Spectrum - Volume 17 Issue 27 April 6, 1995 - Katherine R. Allen
Katherine R. Allen
By Nancy Templeman
Spectrum Volume 17 Issue 27 - April 6, 1995
Katherine Allen, an associate professor in the Department of Family and Child Development, is known by both students and colleagues to be an excellent teacher, mentor, advisor, scholar, author, and researcher. In fact, she exemplifies all that being a professor is supposed to mean. Allen says, "I love teaching and enjoy participating in students' learning and growth. I enjoy sharing my knowledge and the mentoring aspects of teaching."
Students in the Gender Roles and Family Relationships undergraduate class attest that Allen's enjoyment makes her classes more valuable to them. A quote from one student's evaluation of Allen is typical of many others: "Dr. Allen is the most fabulous teacher I have ever had. She is fair and thoughtful and very respectful of her students. She takes a lot of time to help us and is always very accommodating....I've learned more in this class than I have in any other! I'd recommend everyone take her class!"
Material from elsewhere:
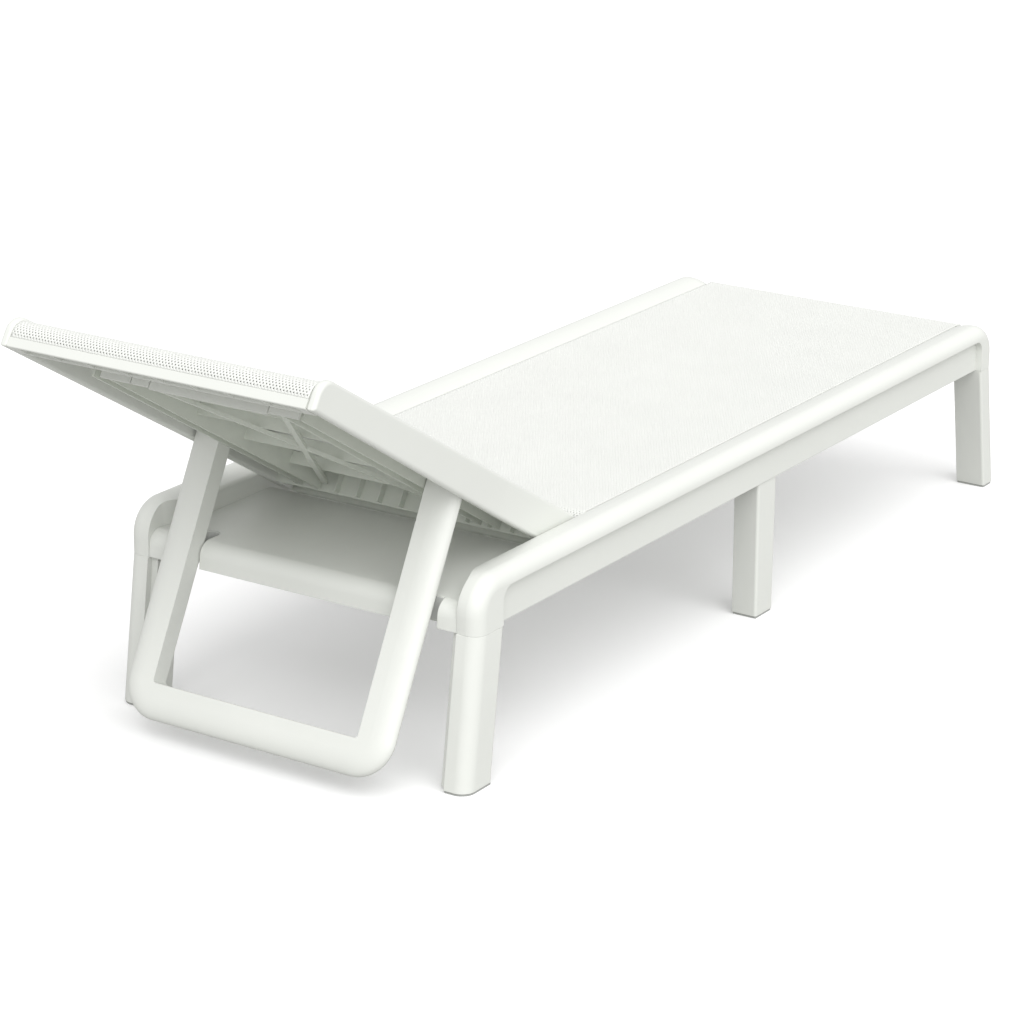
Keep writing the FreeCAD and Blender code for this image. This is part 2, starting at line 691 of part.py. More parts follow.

Those who take classes in the undergraduate Women's Studies Program also have the opportunity to study with Allen in the Women's Studies Seminar. Allen also teaches graduate-level courses in family and child development and women's studies.
The 45-50 students whom Allen advises each year know first-hand that she takes a personal interest in each of them. "It a privilege to be in a position to recognize and foster student talent," says Allen. Her students respond to that type of support by taking their talents beyond the university and out into the world where they have gone on to receive national recognition in their fields.
Her colleague and a previous Wine Award recipient, Marjorie Norton, associate professor and head of the Department of Clothing and Textiles, says it well: "Students and alumni describe the exuberance, subject-matter depth, and caring that Allen shows in her teaching and interactions with students. Allen is also nationally known as a writer of textbooks, as a first-rate scholar, and as a `teacher of teachers,' who is often asked to share her wisdom and insights with colleagues. She is know for her superlative classroom teaching and student mentoring; for her dedication to the continual enrichment of her own courses and of the curriculum within her department, indeed in the entire field; and for her formative influence on the family-studies knowledge base and on the ways knowledge is generated and transmitted in the educational process."
When one tries to talk to Allen about receiving recognition for her teaching, she turns the topic around so she can talk about her interaction with students--how much joy they give her as she teaches, mentors, and advises them, and how proud she is that they go on to be leaders in their fields.